FATCA requires foreign banks holding accounts of U.S. taxpayers to enter into special agreements with the U.S. Internal Revenue Service. The agreements, in turn, stipulate that the banks are required to monitor such accounts and report on any operations to the IRS. Banks in the U.S. have been disclosing information about their clients to the IRS for a long time, and the practice of reporting on American taxpayers is now to be extended globally. Should banks fail to comply, the IRS promises to levy a 30 percent tax on operations with financial assets of U.S. account holders.
To reduce the risks involved in “direct” agreements between non-U.S. financial institutions and the IRS, some countries (France, Great Britain, Germany, Italy, Spain, the Netherlands, Switzerland and Japan) have declared their intention to enter into intergovernmental agreements with the U.S. regarding their participation in FATCA. In return, financial institutions of these countries will be exempt from the 30 percent tax and subject to a simplified mechanism for reporting on residents paying taxes to the United States. This mechanism has not yet been implemented in Russia.
Fearing that Russian banks might sustain financial or goodwill damage, the National Payment Council addressed a letter to Russia's Prime Minister Dmitry Medvedev in June 2012 and requested that he begin developing the FATCA compliance mechanism for Russia. At the meeting initiated by Nabiullina, which came in response to the letter, the council came up with five options for Russia's participation in FATCA.

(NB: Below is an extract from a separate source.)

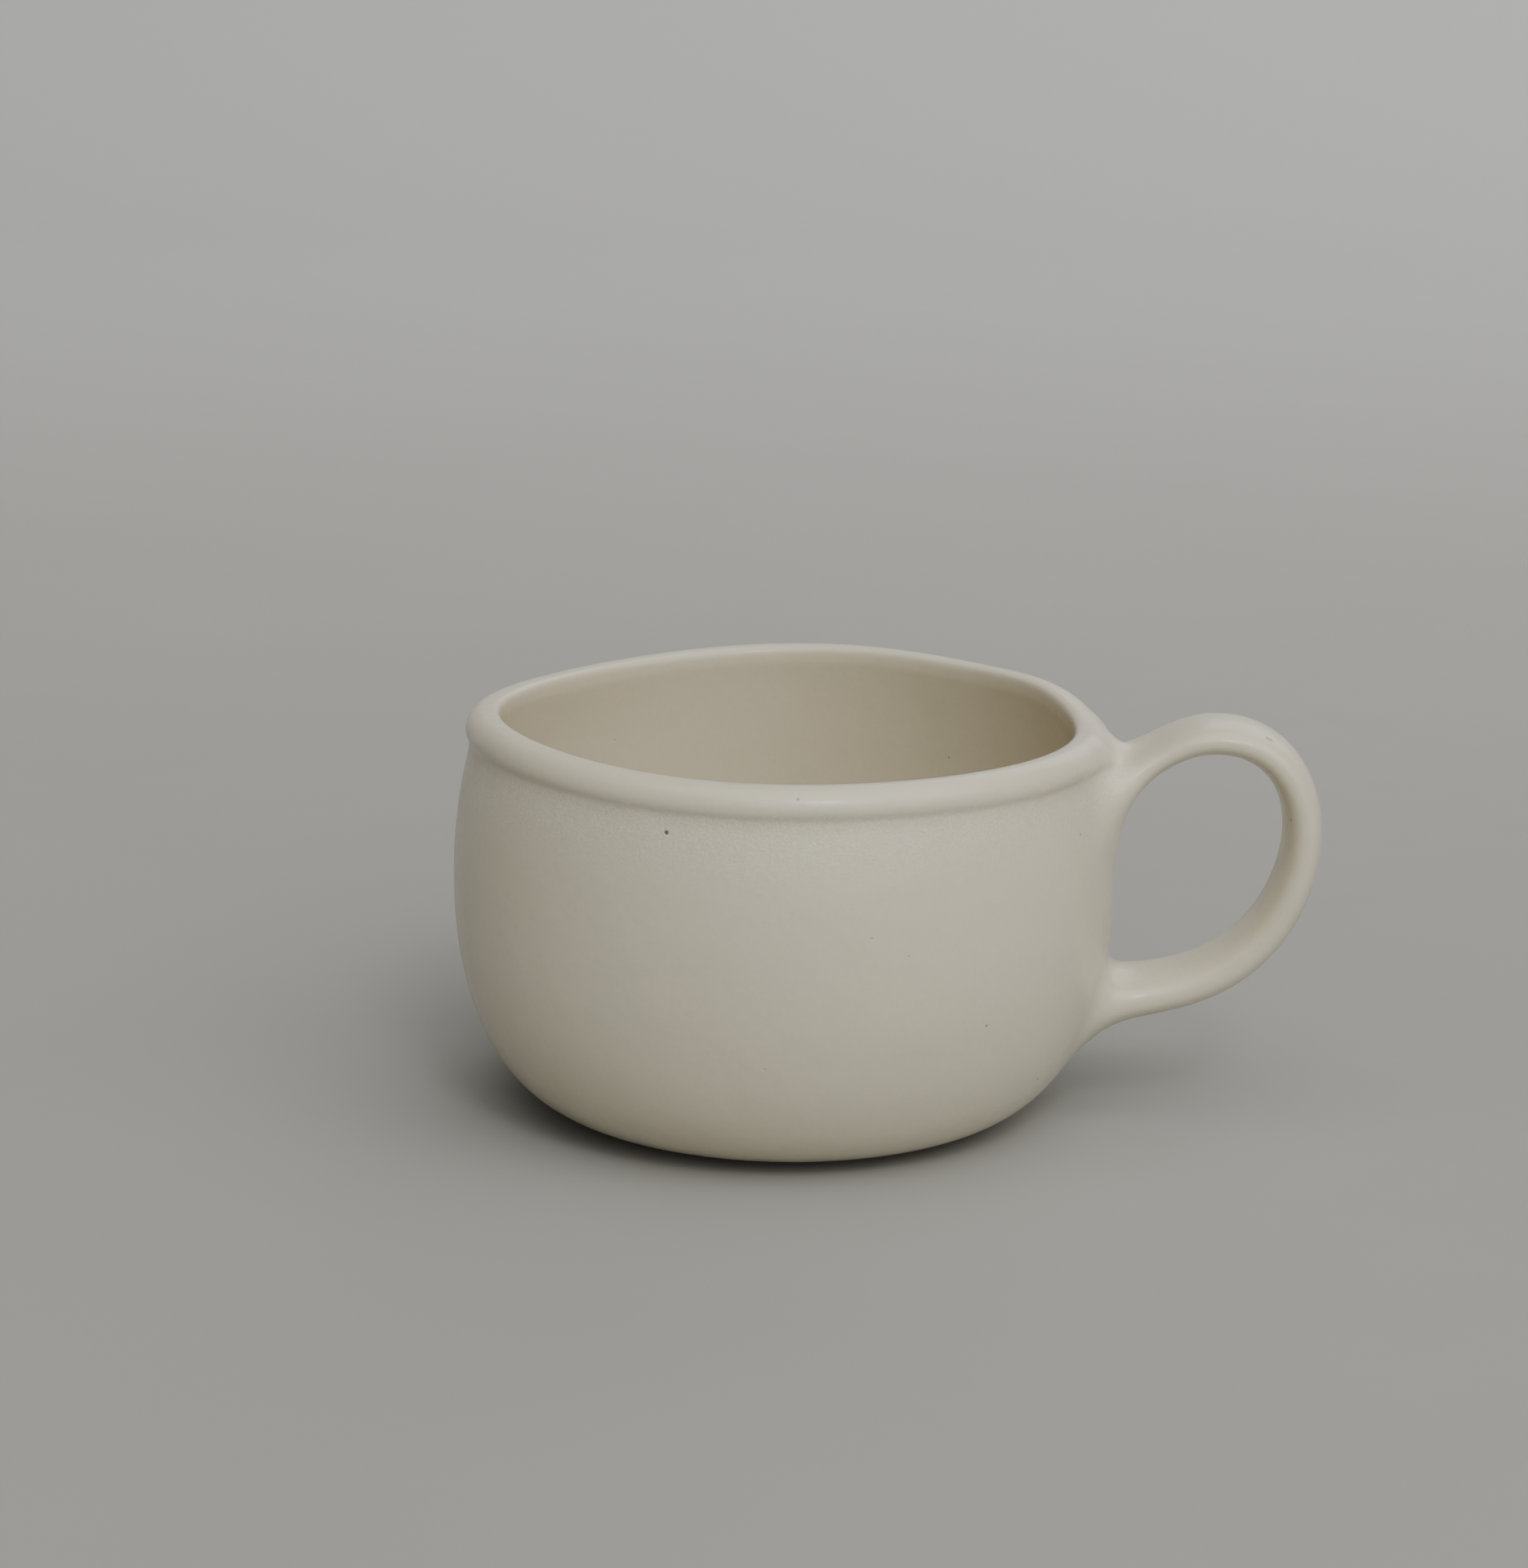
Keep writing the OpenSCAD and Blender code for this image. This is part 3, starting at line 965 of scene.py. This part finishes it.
def glaze_material(name, inside=False):
    """Satin ivory glaze with a sugary band under the roll, a few iron specks, pits and one nick;
    inside, with painted shade on the walls.
    """
    m = Nodes(name)
    radius, height = m.from_axis(), m.split(m.place)[2]
    on_wall = m.math("MULTIPLY", m.remap(radius, *WALL_INNER), m.remap(radius, *WALL_OUTER))
    pooled = m.math("MULTIPLY", m.remap(height, *POOL_LOW), m.remap(height, *POOL_HIGH))
    pooled = m.math("MULTIPLY", pooled, on_wall)
    grain = m.noise(2300, 3, 0.65)
    large, small = m.specks(*LARGE_SPECKS), m.specks(*SMALL_SPECKS)
    nick = m.spot(NICK_PLACE, NICK_SIZES)
    colour = glaze_colour(m, pooled, grain, inside)
    for mark, most in ((small, 0.65), (large, 0.85), (nick, 0.5)):
        colour = m.tint(colour, IRON, mark, most)
    m.put(m.shader.inputs["Base Color"], colour)
    m.put(m.shader.inputs["Roughness"], m.remap(m.noise(150, 4, 0.65), 0.3, 0.7, *GLAZE_ROUGHNESS))
    m.shader.inputs["IOR"].default_value = GLAZE_IOR
    # surface: hand-smoothed waves, orange peel, the sugary band, then pits and specks sunk into it
    normal = m.bump(m.noise(110, 3), WAVE_DEPTH, RELIEF)
    normal = m.bump(m.noise(620, 3, 0.55), PEEL_DEPTH, RELIEF, normal)
    sugar = m.math("MULTIPLY", m.math("MULTIPLY_ADD", pooled, 0.8, 0.2), grain)
    normal = m.bump(sugar, SUGAR_DEPTH, RELIEF, normal)
    sunk = m.math("MAXIMUM", m.math("MAXIMUM", m.specks(*PITS), nick), large)
    normal = m.bump(m.math("SUBTRACT", 1.0, sunk), PIT_DEPTH, 1.0, normal)
    m.put(m.shader.inputs["Normal"], normal)
    return m.material


CLAY_SPECKS = (520, 0.0003, 0.12)
CLAY_IRON = srgb(92, 72, 52)
TURNING_LINES = 7000  # radians of the fine turning lines per metre of radius


def clay_material(name, dark, light, grog):
    """Bare fired stoneware: warm buff, grog and iron specks, fine turning lines."""
    m = Nodes(name)
    colour = m.mix(m.remap(m.noise(60, 4, 0.6), 0.3, 0.7), dark, light)
    colour = m.tint(colour, grog, m.remap(m.noise(1500, 3, 0.7), 0.4, 0.7), 0.4)
    colour = m.tint(colour, CLAY_IRON, m.specks(*CLAY_SPECKS), 0.6)
    m.put(m.shader.inputs["Base Color"], colour)
    m.put(m.shader.inputs["Roughness"], m.remap(m.noise(400, 2), 0.3, 0.7, 0.82, 0.95))
    wobble = m.math("MULTIPLY_ADD", m.noise(90, 2), 0.0012, m.from_axis())
    lines = m.math("SINE", m.math("MULTIPLY", wobble, TURNING_LINES))
    normal = m.bump(lines, 0.00003, 0.7)
    normal = m.bump(m.noise(1900, 3, 0.7), 0.00008, 0.8, normal)
    m.put(m.shader.inputs["Normal"], normal)
    return m.material


# Painted shade and light: the ground is darker in front of and under the mug and paler towards the back
# and the backdrop, standing in for how the light falls off
GROUND_NEAR_PAINTED_SHADE = (srgb(150, 149, 145), srgb(155, 154, 150))
GROUND_FAR_PAINTED_LIGHT = srgb(188, 189, 187)
GROUND_PAINTED_FADE = (-0.15, 1.5)  # metres behind the mug


def floor_material(name):
    """Plain pale ground with a faint tooth; painted shade in front of and under the mug, painted light
    making it paler towards the back.
    """
    m = Nodes(name)
    near_painted_shade = m.mix(m.remap(m.noise(3, 3), 0.3, 0.7), *GROUND_NEAR_PAINTED_SHADE)
    # painted fade from the shaded near colour to the lit far colour, by distance behind the mug
    colour = m.mix(m.remap(m.split(m.place)[1], *GROUND_PAINTED_FADE), near_painted_shade, GROUND_FAR_PAINTED_LIGHT)
    m.put(m.shader.inputs["Base Color"], colour)
    m.put(m.shader.inputs["Roughness"], m.remap(m.noise(40, 2), 0.3, 0.7, 0.85, 0.95))
    m.put(m.shader.inputs["Normal"], m.bump(m.noise(700, 2), 0.00005, 0.4))
    return m.material


glaze = glaze_material("satin_glaze")
glaze_with_painted_shade = glaze_material("satin_glaze_inside_painted_shade", inside=True)
clay = clay_material("stoneware_clay", srgb(181, 158, 128), srgb(196, 175, 146), srgb(214, 198, 172))
slip = clay_material("luting_slip", srgb(186, 166, 138), srgb(200, 183, 157), srgb(212, 198, 175))

# ---------------------------------------------------------------- pieces

for piece_name, group, coating, node_name in (
    ("glaze_outside", outer_faces, glaze, "outer_glaze"),
    ("glaze_inside", inner_faces, glaze_with_painted_shade, "inner_glaze"),
    ("glaze_on_handle", tube_faces, glaze, "handle_glaze"),
):
    shell_points, shell_faces, shell_normals = shell(group)
    make_piece(piece_name, shell_points, shell_faces, coating, node_name, shell_normals)

for piece_name, (piece_points, piece_faces), node_name in (
    ("clay_wall", (clay_wall_points, clay_wall_faces), "cup_body"),
    ("clay_rim_roll", (clay_rim_points, clay_rim_faces), "rim_roll"),
    ("clay_foot_ring", (clay_foot_points, clay_foot_faces), "foot_ring"),
    ("clay_handle", (bar_points, bar_faces), "handle"),
):
    make_piece(piece_name, warp(piece_points), piece_faces, clay, node_name)

for piece_name, index, bar, node_name in (
    ("slip_upper_root", upper_index, upper_bar, "upper_luting_joint"),
    ("slip_lower_root", lower_index, lower_bar, "lower_luting_joint"),
):
    piece_points, piece_faces = collar(index, bar)
    make_piece(piece_name, warp(piece_points), piece_faces, slip, node_name)

# ---------------------------------------------------------------- floor, light and camera

# Ground in metres: level, then curved up behind the mug into a backdrop
FLOOR_FRONT, FLOOR_BACK, SWEEP_R, BACKDROP_TOP, FLOOR_HALF_W = -2.5, 1.6, 1.5, 4.0, 4
sweep = np.linspace(0.05, math.pi / 2, 24)
sweep_line = np.c_[FLOOR_BACK + SWEEP_R * np.sin(sweep), SWEEP_R * (1 - np.cos(sweep))]
floor_line = np.r_[
    [(FLOOR_FRONT, 0.0), (FLOOR_BACK, 0.0)],
    sweep_line,
    [(FLOOR_BACK + SWEEP_R, BACKDROP_TOP)],
]
across = np.linspace(-FLOOR_HALF_W, FLOOR_HALF_W, 17)
floor_grid = np.array([[(x, y, z) for x in across] for y, z in floor_line])
floor_mesh = bpy.data.meshes.new("ground")
floor_numbers = np.arange(floor_grid[..., 0].size).reshape(floor_grid.shape[:2])
floor_faces = grid_faces(floor_numbers, wrap_cols=False)[:, ::-1]
floor_mesh.from_pydata(floor_grid.reshape(-1, 3).tolist(), [], floor_faces.tolist())
floor_mesh.polygons.foreach_set("use_smooth", [True] * len(floor_mesh.polygons))
floor_mesh.materials.append(floor_material("ground"))
ground = bpy.data.objects.new("ground", floor_mesh)
bpy.context.scene.collection.objects.link(ground)

WARM, PALE, SKY = (1.0, 0.985, 0.955), (1.0, 0.99, 0.97), (0.96, 0.98, 1.0)
MUG_MIDDLE = Vector((0, 0, 0.035))

world = bpy.data.worlds.new("studio")
bpy.context.scene.world = world
world.use_nodes = True
background = world.node_tree.nodes["Background"]
background.inputs["Color"].default_value = (*SKY, 1)
background.inputs["Strength"].default_value = 0.07


def soft_light(name, azimuth, elevation, distance, size, watts, colour):
    """Square area light looking at the middle of the mug; azimuth 0 is the camera's side, 90 is +X."""
    a, e = math.radians(azimuth), math.radians(elevation)
    data = bpy.data.lights.new(name, "AREA")
    data.shape, data.size = "SQUARE", size
    data.energy, data.color = watts, colour
    light = bpy.data.objects.new(name, data)
    way = Vector((math.sin(a) * math.cos(e), -math.cos(a) * math.cos(e), math.sin(e)))
    light.location = MUG_MIDDLE + way * distance
    light.rotation_mode = "QUATERNION"
    light.rotation_quaternion = (-way).to_track_quat("-Z", "Y")
    bpy.context.scene.collection.objects.link(light)


soft_light("top", azimuth=45, elevation=68, distance=2.6, size=4.0, watts=66, colour=WARM)
soft_light("fill", azimuth=160, elevation=32, distance=3.0, size=2.0, watts=13, colour=PALE)
soft_light("sparkle", azimuth=17, elevation=42, distance=1.5, size=0.30, watts=3.6, colour=PALE)

# A very wide sun, so that its shadows are soft
SUN_STRENGTH, SUN_ANGLE, SUN_ELEVATION, SUN_AZIMUTH = 1.72, 80, 35, 28
sun_data = bpy.data.lights.new("key", "SUN")
sun_data.energy, sun_data.angle, sun_data.color = SUN_STRENGTH, math.radians(SUN_ANGLE), WARM
sun = bpy.data.objects.new("key", sun_data)
sun.rotation_euler = (math.radians(90 - SUN_ELEVATION), 0, math.radians(SUN_AZIMUTH))
bpy.context.scene.collection.objects.link(sun)

# Camera: a long lens a little above the rim; yaw and pitch from level, roll from upright
SENSOR, FOCAL = 36, 84.99375
EYE = Vector((0, -0.5975, 0.1973))
yaw, pitch, roll = -0.0062, math.radians(13.44), math.radians(0.96)
camera_data = bpy.data.cameras.new("camera")
camera_data.lens, camera_data.sensor_width = FOCAL, SENSOR
camera_data.clip_start, camera_data.clip_end = 0.05, 20
camera = bpy.data.objects.new("camera", camera_data)
forward = Vector((math.sin(yaw) * math.cos(pitch), math.cos(yaw) * math.cos(pitch), -math.sin(pitch)))
level_right = Vector((math.cos(yaw), -math.sin(yaw), 0))
level_up = level_right.cross(forward)
right = math.cos(roll) * level_right + math.sin(roll) * level_up
up = -math.sin(roll) * level_right + math.cos(roll) * level_up
turn = Matrix.Rotation(HANDLE_TURN, 3, "Z")
axes = Matrix((turn @ right, turn @ up, turn @ -forward)).transposed()
camera.matrix_world = Matrix.Translation(turn @ EYE) @ axes.to_4x4()
bpy.context.scene.collection.objects.link(camera)
bpy.context.scene.camera = camera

The first option envisages an intergovernmental agreement between Russia and the United States, under which Russian banks will enter into separate agreements with the IRS and disclose information on U.S. taxpayers directly but in a manner prescribed by national laws. This model has been adopted in Switzerland and Japan. According to National Payment Council President Andrei Yemelin, in view of the tight timeframe, this is the best option, though it is fraught with the risk of violating bank privacy laws.
The second possible model also rests on an intergovernmental agreement that would, unlike the previous option, lay the groundwork for centralized disclosure (this model has been implemented in France, Great Britain, Germany, Italy, Spain and the Netherlands). If the model is adopted, banks will be required to submit all relevant information about U.S. taxpayers to the national regulator, which will then pass it on to the IRS. In return, the United States pledges to disclose to its partner nations information about accounts opened with U.S. financial organizations by their relevant taxpaying residents.

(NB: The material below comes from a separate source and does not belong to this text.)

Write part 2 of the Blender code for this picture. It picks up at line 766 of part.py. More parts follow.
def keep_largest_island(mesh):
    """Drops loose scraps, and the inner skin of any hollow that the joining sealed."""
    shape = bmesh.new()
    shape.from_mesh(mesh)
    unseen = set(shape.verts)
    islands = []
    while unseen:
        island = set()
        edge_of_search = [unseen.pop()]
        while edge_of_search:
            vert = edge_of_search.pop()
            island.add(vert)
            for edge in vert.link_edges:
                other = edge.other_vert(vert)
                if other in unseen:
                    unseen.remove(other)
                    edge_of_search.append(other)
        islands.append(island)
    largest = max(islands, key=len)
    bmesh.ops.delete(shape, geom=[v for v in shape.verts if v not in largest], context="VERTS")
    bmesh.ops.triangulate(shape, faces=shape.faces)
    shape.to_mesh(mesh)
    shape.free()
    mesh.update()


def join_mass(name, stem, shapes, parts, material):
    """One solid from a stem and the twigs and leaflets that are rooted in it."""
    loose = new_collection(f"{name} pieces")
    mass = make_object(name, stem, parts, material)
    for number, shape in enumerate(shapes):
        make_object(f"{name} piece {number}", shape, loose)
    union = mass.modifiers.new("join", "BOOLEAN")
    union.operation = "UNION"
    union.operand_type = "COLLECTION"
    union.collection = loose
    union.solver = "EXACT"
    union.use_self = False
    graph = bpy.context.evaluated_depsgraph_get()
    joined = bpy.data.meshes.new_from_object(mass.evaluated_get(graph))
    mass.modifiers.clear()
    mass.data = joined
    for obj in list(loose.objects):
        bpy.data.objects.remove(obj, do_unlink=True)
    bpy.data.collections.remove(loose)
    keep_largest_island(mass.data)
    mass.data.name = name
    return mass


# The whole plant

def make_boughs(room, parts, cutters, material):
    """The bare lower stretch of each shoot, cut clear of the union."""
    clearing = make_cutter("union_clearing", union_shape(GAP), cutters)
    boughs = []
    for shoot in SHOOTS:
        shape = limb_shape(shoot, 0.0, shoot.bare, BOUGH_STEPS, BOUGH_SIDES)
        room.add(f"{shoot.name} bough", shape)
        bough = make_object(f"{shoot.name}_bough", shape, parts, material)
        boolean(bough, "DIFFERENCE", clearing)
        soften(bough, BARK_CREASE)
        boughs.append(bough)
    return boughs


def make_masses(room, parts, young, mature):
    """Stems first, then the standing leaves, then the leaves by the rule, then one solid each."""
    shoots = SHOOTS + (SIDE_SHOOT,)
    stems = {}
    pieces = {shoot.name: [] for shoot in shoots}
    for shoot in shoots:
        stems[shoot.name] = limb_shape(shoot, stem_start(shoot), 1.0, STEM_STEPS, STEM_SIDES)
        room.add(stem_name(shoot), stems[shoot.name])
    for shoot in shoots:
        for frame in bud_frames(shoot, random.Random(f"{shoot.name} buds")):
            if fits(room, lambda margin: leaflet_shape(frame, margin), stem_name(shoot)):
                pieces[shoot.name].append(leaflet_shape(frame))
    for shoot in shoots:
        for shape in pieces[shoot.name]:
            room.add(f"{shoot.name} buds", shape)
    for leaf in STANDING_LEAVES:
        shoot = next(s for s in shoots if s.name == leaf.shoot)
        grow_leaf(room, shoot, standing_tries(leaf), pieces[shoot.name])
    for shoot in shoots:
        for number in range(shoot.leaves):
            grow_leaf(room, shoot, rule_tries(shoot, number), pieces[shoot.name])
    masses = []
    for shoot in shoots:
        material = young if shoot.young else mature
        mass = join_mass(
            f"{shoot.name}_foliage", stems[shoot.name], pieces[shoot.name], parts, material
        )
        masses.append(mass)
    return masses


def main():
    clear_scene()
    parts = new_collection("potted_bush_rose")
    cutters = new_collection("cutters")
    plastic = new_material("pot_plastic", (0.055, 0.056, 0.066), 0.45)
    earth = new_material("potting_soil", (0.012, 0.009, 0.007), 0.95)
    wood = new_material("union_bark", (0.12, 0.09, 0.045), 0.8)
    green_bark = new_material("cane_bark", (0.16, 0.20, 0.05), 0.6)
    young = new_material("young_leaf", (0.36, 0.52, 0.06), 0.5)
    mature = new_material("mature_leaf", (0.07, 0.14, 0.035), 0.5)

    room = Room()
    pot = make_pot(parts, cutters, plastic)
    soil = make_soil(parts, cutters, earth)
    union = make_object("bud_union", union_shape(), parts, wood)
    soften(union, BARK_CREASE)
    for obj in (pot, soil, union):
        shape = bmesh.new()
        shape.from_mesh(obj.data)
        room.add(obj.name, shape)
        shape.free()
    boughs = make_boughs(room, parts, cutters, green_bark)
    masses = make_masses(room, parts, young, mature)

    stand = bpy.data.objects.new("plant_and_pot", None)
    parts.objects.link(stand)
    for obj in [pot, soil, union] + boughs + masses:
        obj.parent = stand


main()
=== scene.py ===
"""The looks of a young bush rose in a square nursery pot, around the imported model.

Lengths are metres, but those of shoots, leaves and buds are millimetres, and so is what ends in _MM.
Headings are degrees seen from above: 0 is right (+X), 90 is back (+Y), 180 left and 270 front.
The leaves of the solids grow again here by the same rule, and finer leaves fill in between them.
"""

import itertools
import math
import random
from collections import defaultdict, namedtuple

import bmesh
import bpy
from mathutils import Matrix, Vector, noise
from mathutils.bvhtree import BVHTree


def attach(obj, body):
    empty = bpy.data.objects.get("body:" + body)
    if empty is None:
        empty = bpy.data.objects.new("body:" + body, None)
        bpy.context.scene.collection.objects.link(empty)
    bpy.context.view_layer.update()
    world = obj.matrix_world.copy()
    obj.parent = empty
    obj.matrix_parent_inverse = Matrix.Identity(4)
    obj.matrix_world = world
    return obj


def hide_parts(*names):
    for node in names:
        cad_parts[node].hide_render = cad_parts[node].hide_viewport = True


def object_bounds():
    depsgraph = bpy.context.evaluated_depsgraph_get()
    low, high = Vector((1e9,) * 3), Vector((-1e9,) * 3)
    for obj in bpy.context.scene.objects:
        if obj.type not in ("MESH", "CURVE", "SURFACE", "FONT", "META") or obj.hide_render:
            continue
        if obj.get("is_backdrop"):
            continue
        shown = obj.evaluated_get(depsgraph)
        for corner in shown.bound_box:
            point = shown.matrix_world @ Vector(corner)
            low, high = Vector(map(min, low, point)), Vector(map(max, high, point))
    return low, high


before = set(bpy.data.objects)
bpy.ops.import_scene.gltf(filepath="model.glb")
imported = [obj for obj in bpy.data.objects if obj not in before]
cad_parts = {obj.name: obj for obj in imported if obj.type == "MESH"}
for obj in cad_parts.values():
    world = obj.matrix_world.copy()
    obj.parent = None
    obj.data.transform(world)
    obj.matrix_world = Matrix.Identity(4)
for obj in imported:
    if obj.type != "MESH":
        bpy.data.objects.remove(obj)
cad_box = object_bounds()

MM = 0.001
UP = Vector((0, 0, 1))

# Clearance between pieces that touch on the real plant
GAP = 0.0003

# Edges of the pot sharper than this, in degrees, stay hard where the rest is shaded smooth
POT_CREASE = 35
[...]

The third option, strictly in line with U.S. law, also suggests direct agreements between Russian banks and the IRS, but is even harder on the banks. Aside from reporting to the U.S. tax authorities, the banks would be under obligation to deduct a 30-percent tax from or even close the accounts of those refusing to cooperate with the IRS. Yemelin noted that such a scenario, alongside the danger of breaching bank privacy laws, involves potentially problematic direct debit withdrawals for the benefit of a foreign government.
According to Yemelin, to implement any of the three options, additional national laws must be adopted. The procedure must also be mapped out by October 1, 2012, to followed by an intergovernmental agreement with the U.S. that must be entered into by January 1, 2013. In addition, banks need to be advised promptly of the particular compliance mechanism selected, to prevent them from entering into individual agreements with the IRS.
The fourth option suggests that Russia's accession to FATCA be postponed. Yemelin, however, considers the chances of this being adopted slim. The fifth scenario implies absolute withdrawal from FATCA. "This will cause banks to suffer direct losses in the form of taxes withheld by the IRS and reputational risks in the global financial arena", Yemelin said.
Any Russian federal law regulating FATCA compliance must be based on an intergovernmental agreement with the United States that is in line with the double tax treaty, Yemelin explained. Meanwhile, the government has not yet selected an exact scenario. Although the process of developing a FATCA participation mechanism has been launched, it is proceeding slowly.
"The most favorable and comfortable scenario for Russia would be to combine options", said Konstantin Trapaidze, Chairman of the Bar Association Vash Yuridichesky Poverenny. "First, we have to go with the model used by Switzerland and Japan ‒ individual agreements ‒ and work by this scheme until an intergovernmental agreement between Russia and the United States is reached on centralized transfer of information. Otherwise, the given initiative, which is so far feeble and unauthorized, will take on an unbalanced character, damaging Russian banks most of all," Trapaidze said. Meanwhile, the banks will have to bear the brunt of the accession anyway, head of financial monitoring at SMP Bank Inga Tumasyeva said: "Either way, the banks will incur material costs involved in implementing the changes. They have no choice, though, since they will otherwise become outcasts: compliance with FATCA has been virtually accepted by the global community."